As a seasoned veteran of these things, I am very familiar with these aspects of the net but I still enjoyed the read.
It's clearly written by one who is both knowledgeable about the workings of the internet and altruistic at the same time. I admire the effort, sincerity and pricing of this book. I mean, think about it, how often does one come across such an educational and beneficial book at such a price.
Not to sound like a shill. I don't know the author or those affiliated. I write this review as a disconnected, non-partisan, Anon. So, please take the next paragraph to heart.

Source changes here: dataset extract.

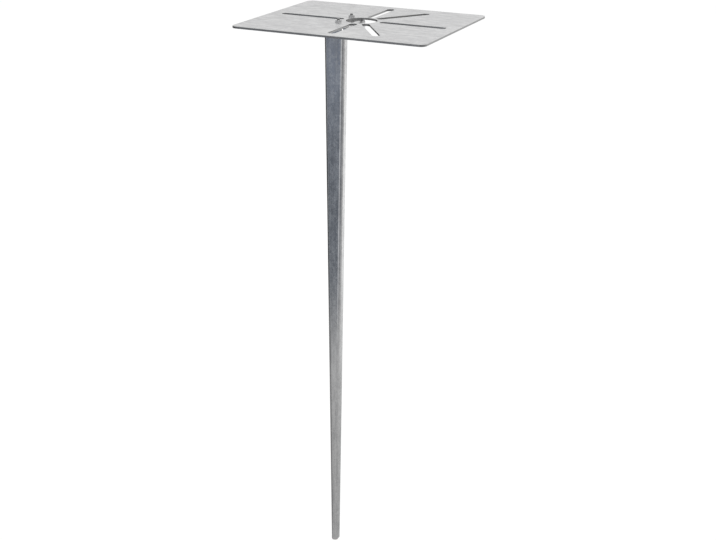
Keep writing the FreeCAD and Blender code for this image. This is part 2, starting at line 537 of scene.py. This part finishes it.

I'm writing this as one who got the book for free to review. As someone who does nothing "illegal," so to speak, but often battles pedophilia on the net, tries to facilitate safe communications to the citizens of countries who are being oppressed, and defends the human rights and safety of others, I would recommend this book to all.
Many, true and old-school Anonymous and netizens, will be familiar with a lot that this book covers. BUT, I assure you, it is still very informational and educational. It will prove especially useful to those who are not familiar with the pro-sec aspects of the net. To those who are not knowledgeable about staying safe, this is a MUST-READ. To those who are, I would say it is a nice refresher and will probably remind you of a few things you may have forgotten to do.
Whether you use a Macintosh or PC, this is a must-read.
Merely one Anonymous of a Legion
P.S. I write this not as a representative of Anonymous, as we are leaderless. Despite what your Governments and/or Mainstream-media may tell you, we do fight for you. Stay educated and safe."